Still, as I get older I find I like finding the simplest possible explanations of things. The simplest proof that true holograhic mirrors can exist is this: You can see your own face in a pool of calm water.
Why? Well, the reason why thick film holograms can reflect light at all is because any change in refractive index in a transparent medium creates an amplitude -- a probability -- for light to be reflected back in the direction in which it came. Metal mirrors are just extreme examples of this effect, since the Fermi surface electrons in metals create a nearly 100% probability that photons will be reflected.
The quantum mechanical details of reflections works in transparent materials are covered delightfully in my favorite Richard Feynman book, QED: The Strange Theory of Light and Matter. In addition to its relevance here for understanding what is possible with holograms, I recommend QED strongly to anyone interested in understanding just how utterly and completely weird quantum mechanics really is.
Feynman discusses how properly space layers of changes in refractive index can create a surface that, at least for certain frequencies, has a nearly 100% probability of reflecting light. A holographic mirror!
Finally, take a contemplative look at this image (or a real example from your kitchen) of a roll of very layers of Mylar film:
Nearly everyone has at sometime noticed at some level of consciousness how remarkably metallic such rolls look, almost like aluminum foil. That is because even though the distances between the film layers are not wave-coherent as they would in a photographic hologram, they do collectively reflect more and more light, until the surface looks remarkably metallic... which is to say, remarkably like a mirror.
Such a roll of Mylar film thus can plausibly be construed as a crude mechanically constructed hologram, and thus a proof that at least at some level of quality, transparent materials can indeed be configured to create plausibly effective, metallic-looking reflective mirrors.
The distance between the typical adjacent lines in a hologram is comparable to or longer than the wavelength of the light we use. After all, the lines arise from interference and the interference depends on the relative phase.
If you consider the distance of points H1, H2 from two generic points A, B and calculate the distances, the difference between H1-A and H1-B distances will differ from the difference between H2-A and H2-B by a distance comparable to the distance between H1 and H2 themselves. So the wave is imprinted in the hologram.
However, when the object we are visualizing is sufficiently far from the screen in the normal direction, the change of the phase will actually be much smaller which means that the lines on the photographic plates will be much further from each other than the wavelength. This should be known from double-slit experiments and diffraction gratings.
At most, you need the resolution of the hologram to exceed one pixel per the wavelength of the light. That's comparable to 0.5 microns. Invert it and you get 5,000 wave maxima per inch. That's close to the dots-per-inch resolution of some best printers.
However, the condition above is one for a really fine hologram. In reality, you can make a hologram even when its resolution is worse than that. Note that when we look at the hologram, in each direction we see the result of the interference of pretty much all the points on the screen - it's some kind of a Fourier transform. Because there are so many points that interfere, they can effectively reconstruct the subpixel structure of the image.

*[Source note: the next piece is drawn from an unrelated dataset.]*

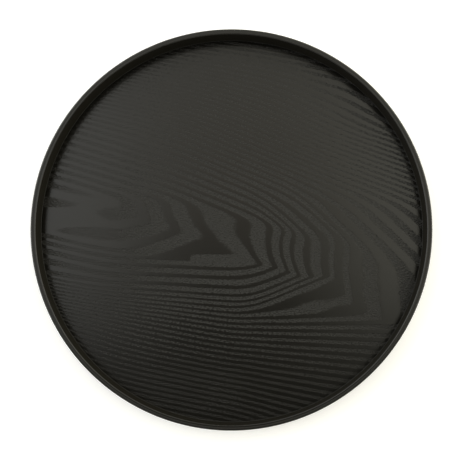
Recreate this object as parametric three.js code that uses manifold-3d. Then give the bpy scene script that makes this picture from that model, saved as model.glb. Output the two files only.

It's also a well-known fact that you may break a hologram into pieces and you may still see the whole object in each piece.
Best Answer
A hologram is a two dimensional surface (or a volume) that can modulate both the brightness and the directionality of the diffracted light in every point. Looking at a hologram you perceive the objects "floating" in space, but the light is still diffracted at the surface or in the volume of the hologram.
In contrast a 2d image is only capable of modulating the brightness of the light. It has to look the same from every direction (except for perspective). A hologram, on the other hand, can produce one image when looked at from one direction and a different one from another. If the produced sequence of images that one can see during an eye movement around the hologram are that of a rotating object, then we will see a 3d representation of that object. That's a rather poor use of a hologram, by the way. One can make holograms that produce a completely different image for even slight rotations, and they would look like rapid turning of pages in a book. This is how one can use holograms for information storage.
That a hologram is not a free space projection is obvious from the fact that no hologram can ever project a picture outside of the rays between your eyes and its visible contour. Holograms can't do what is shown in the famous Leia hologram of the original Star Wars movies. The consequence of that is that small holograms can only show small images, whereas a small projector can project on a large surface. That, too, is not possible with holograms. If we wanted a hologram the size of a movie screen, then the entire screen would have to be the hologram.